• _SHORT TASK_:
Every line below must be reproduced exactly. Copy them all.

• _DATASET SECTION_:
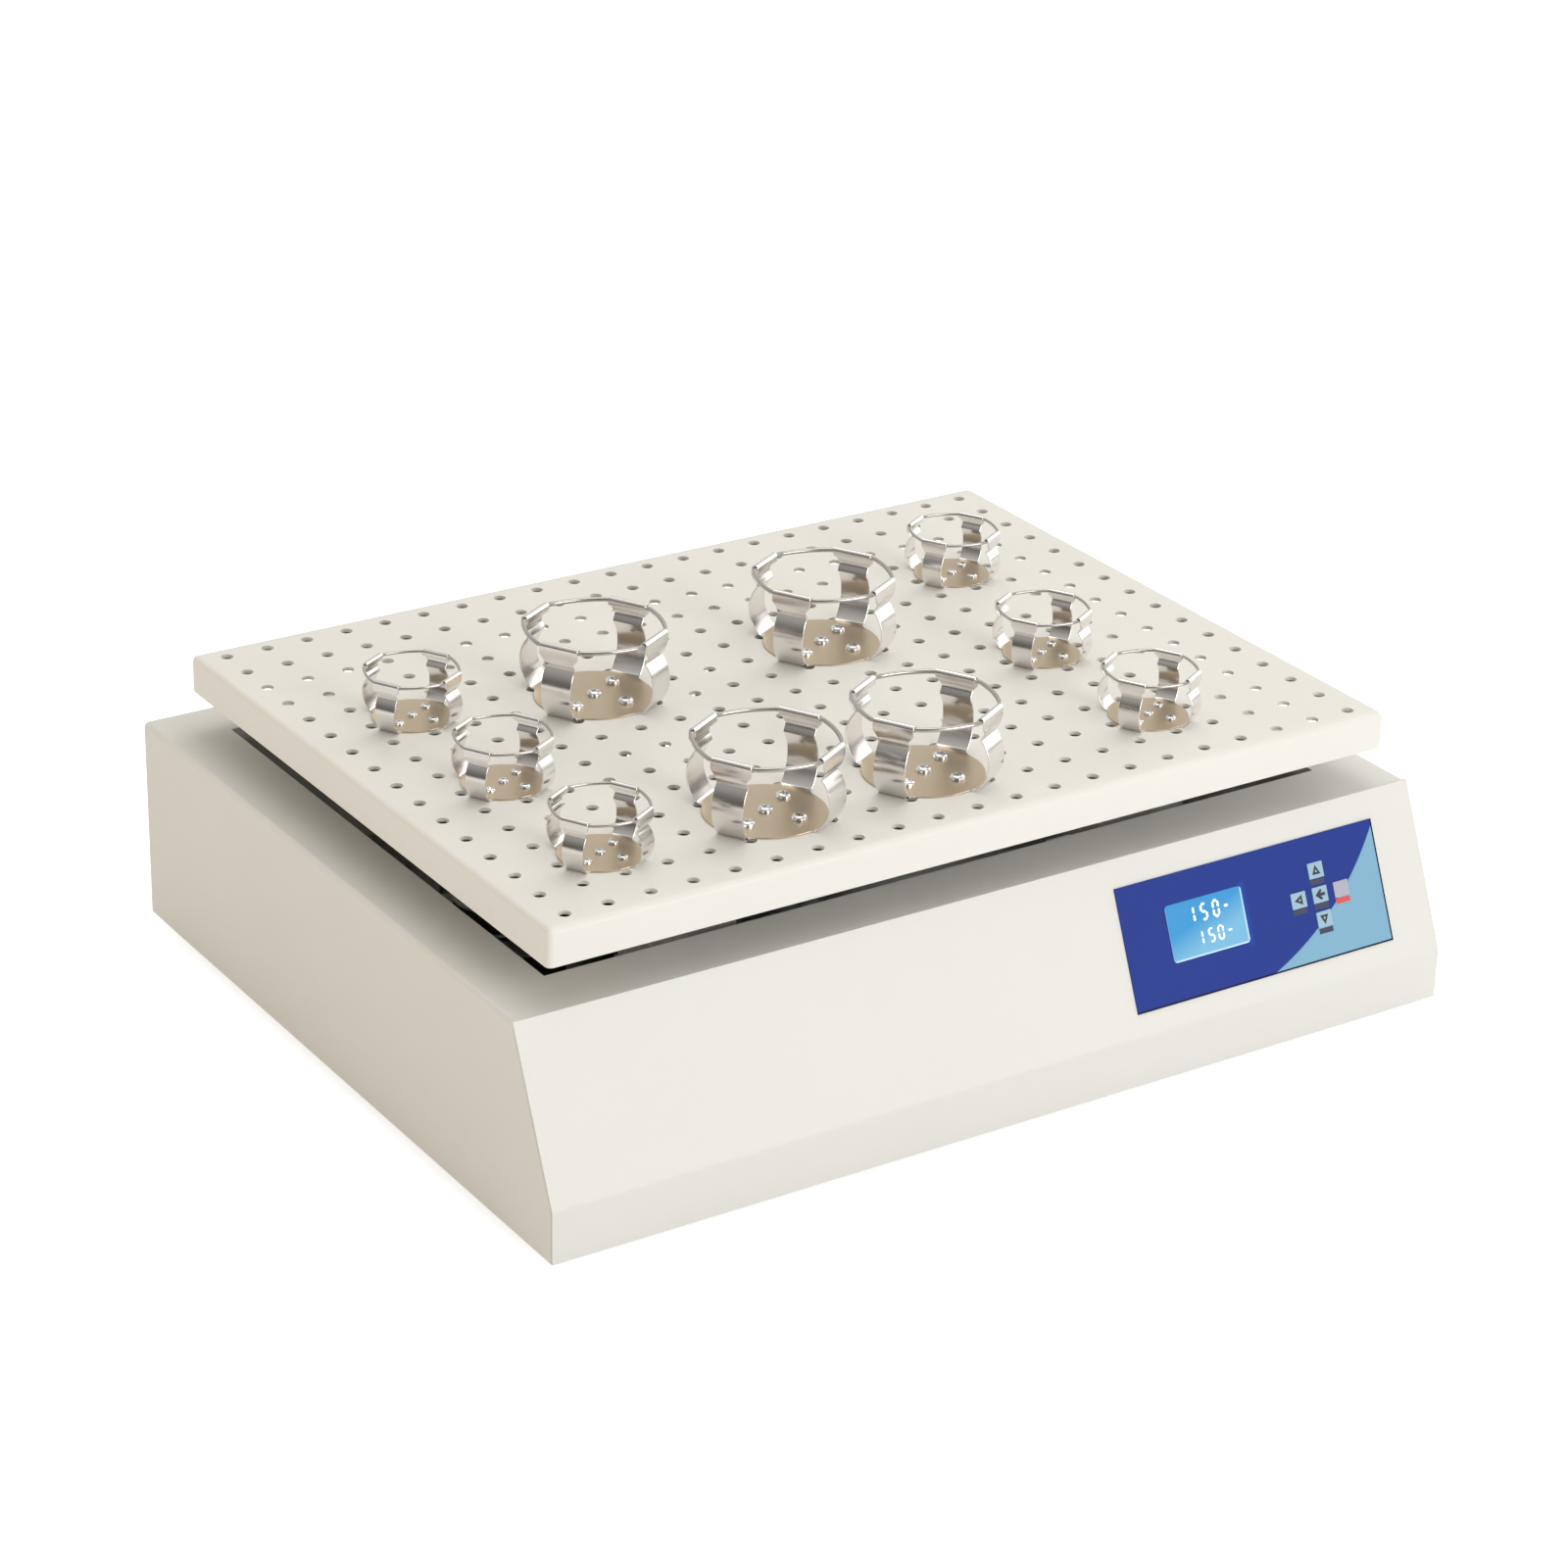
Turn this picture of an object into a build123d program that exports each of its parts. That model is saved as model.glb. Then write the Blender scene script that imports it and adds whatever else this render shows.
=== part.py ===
from build123d import *

import os
from math import atan2, cos, degrees, hypot, radians, sin, sqrt, tan

os.makedirs("parts", exist_ok=True)

# Benchtop orbital shaker, millimetres. X runs along the front, -Y faces the user, Z is up.
# The origin is on the bench under the middle of the shaker.

# Housing
body_width = 688.0
body_depth = 556.0
body_height = 143.0
lip_height = 36.0
slope_run = 46.5
sheet = 1.5
seam = 0.4
fold_radius = 4.0
knee_radius = 6.0
opening_width = 596.0
opening_depth = 424.0
opening_setback = 43.0
opening_flange = 9.0
return_flange = 20.0
front_flange = 12.0
vent_width = 4.0
vent_height = 34.0
vent_pitch = 11.0
vent_count = 10
vent_x = 70.0

# Base
foot_height = 10.0
foot_radius = 18.0
foot_inset = 62.0
pan_sheet = 2.0
pan_flange = 15.0
pan_gap = 0.5
rail_width = 50.0
rail_height = 30.0
rail_wall = 2.5
rail_overhang = 40.0
crossbar_width = 100.0

# Orbit and bearings
orbit_radius = 10.0
idler_x = 170.0
idler_y = 140.0
running_fit = 0.05
running_gap = 0.3
spindle_radius = 12.5
spindle_flange_radius = 25.0
spindle_flange_thickness = 5.0
pin_radius = 10.0
bearing_width = 12.0
bearing_radius = 21.0
spindle_block_size = 90.0
spindle_block_plate = 8.0
spindle_block_height = 36.0
spindle_barrel_radius = 32.0
idler_shaft_radius = 8.5
idler_block_size = 50.0
idler_web_thickness = 12.0
idler_web_radius = 17.0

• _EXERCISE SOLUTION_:
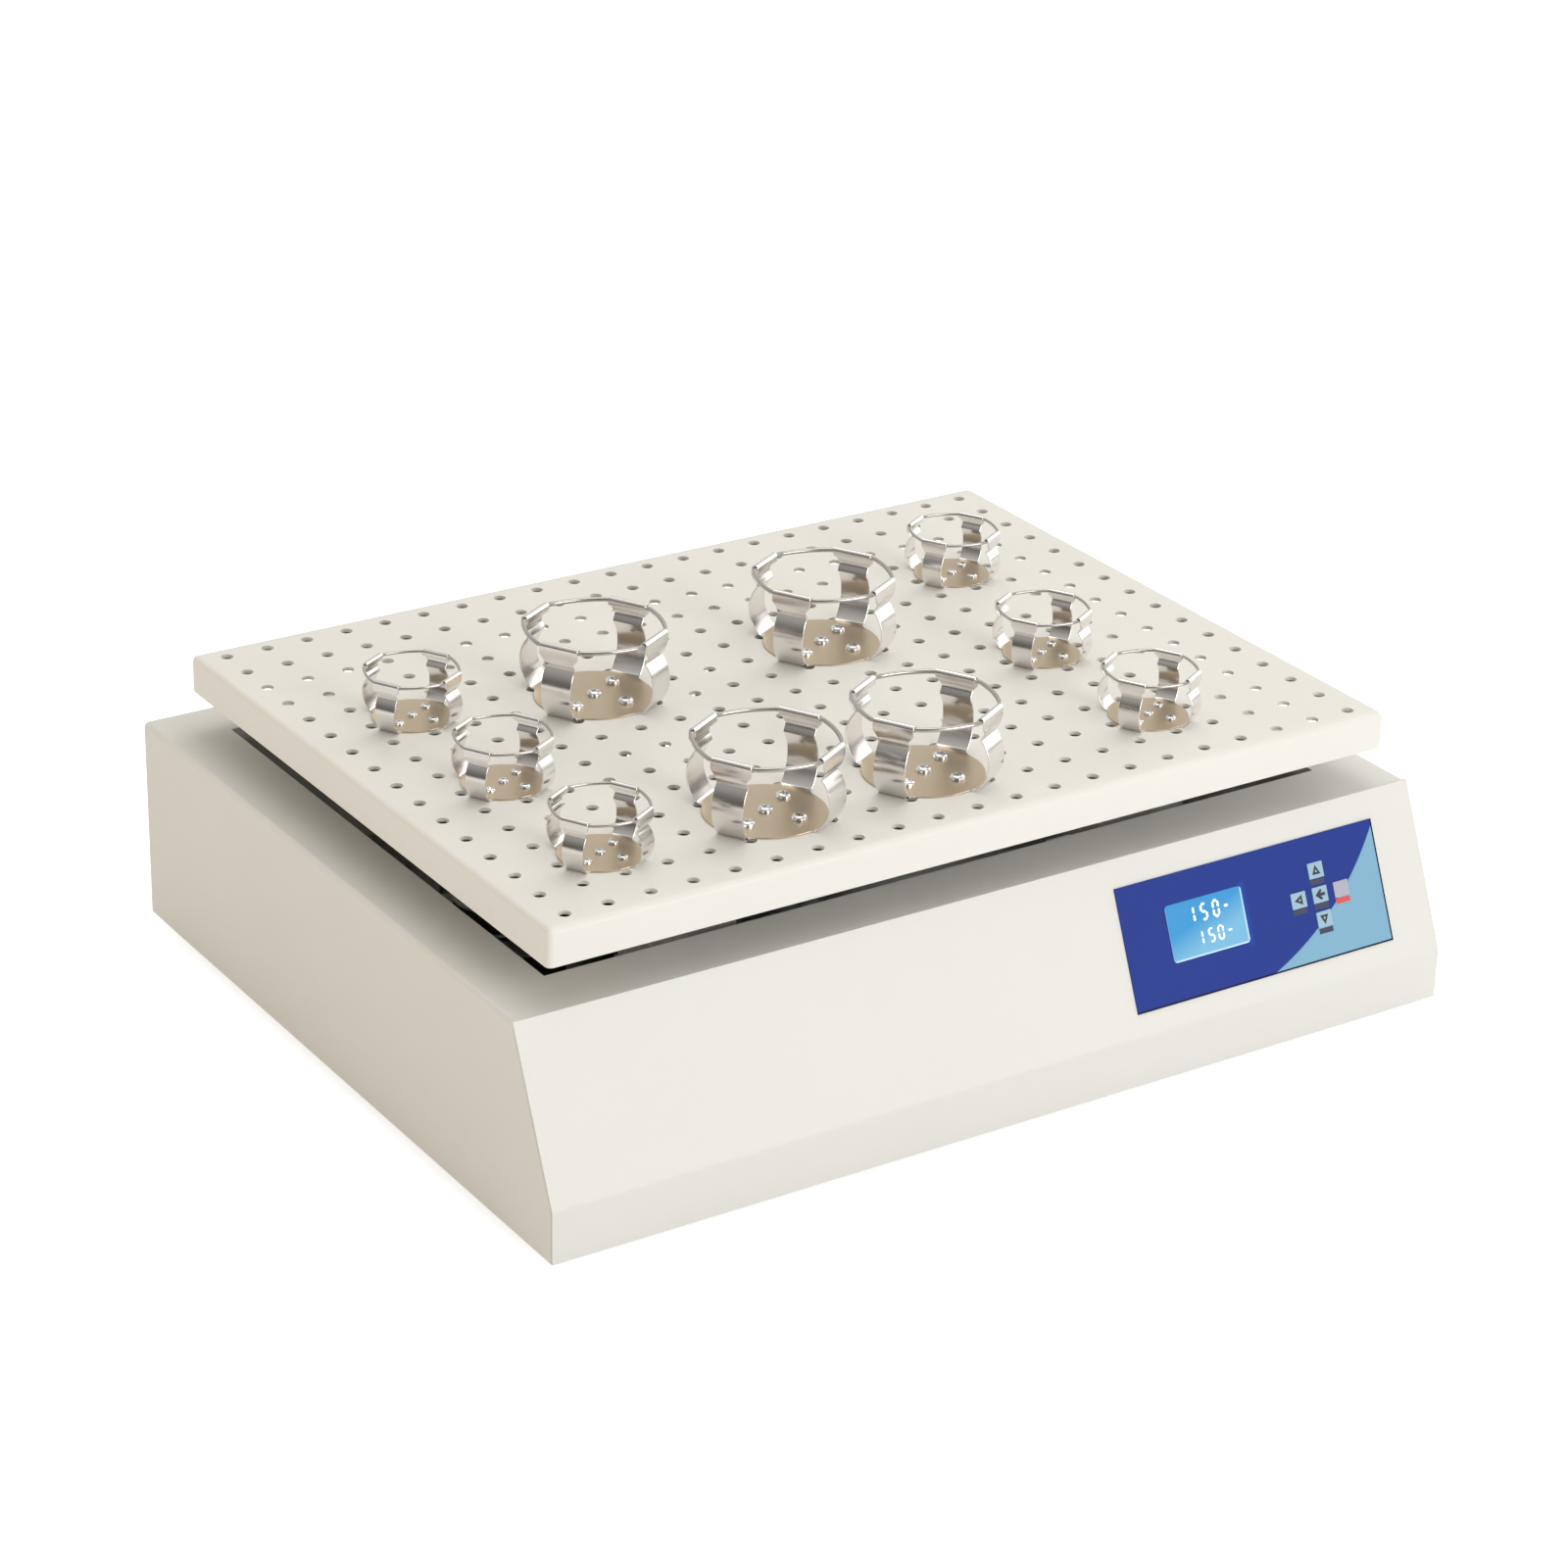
Turn this picture of an object into a build123d program that exports each of its parts. That model is saved as model.glb. Then write the Blender scene script that imports it and adds whatever else this render shows.
=== part.py ===
from build123d import *

import os
from math import atan2, cos, degrees, hypot, radians, sin, sqrt, tan

os.makedirs("parts", exist_ok=True)

# Benchtop orbital shaker, millimetres. X runs along the front, -Y faces the user, Z is up.
# The origin is on the bench under the middle of the shaker.

# Housing
body_width = 688.0
body_depth = 556.0
body_height = 143.0
lip_height = 36.0
slope_run = 46.5
sheet = 1.5
seam = 0.4
fold_radius = 4.0
knee_radius = 6.0
opening_width = 596.0
opening_depth = 424.0
opening_setback = 43.0
opening_flange = 9.0
return_flange = 20.0
front_flange = 12.0
vent_width = 4.0
vent_height = 34.0
vent_pitch = 11.0
vent_count = 10
vent_x = 70.0

# Base
foot_height = 10.0
foot_radius = 18.0
foot_inset = 62.0
pan_sheet = 2.0
pan_flange = 15.0
pan_gap = 0.5
rail_width = 50.0
rail_height = 30.0
rail_wall = 2.5
rail_overhang = 40.0
crossbar_width = 100.0

# Orbit and bearings
orbit_radius = 10.0
idler_x = 170.0
idler_y = 140.0
running_fit = 0.05
running_gap = 0.3
spindle_radius = 12.5
spindle_flange_radius = 25.0
spindle_flange_thickness = 5.0
pin_radius = 10.0
bearing_width = 12.0
bearing_radius = 21.0
spindle_block_size = 90.0
spindle_block_plate = 8.0
spindle_block_height = 36.0
spindle_barrel_radius = 32.0
idler_shaft_radius = 8.5
idler_block_size = 50.0
idler_web_thickness = 12.0
idler_web_radius = 17.0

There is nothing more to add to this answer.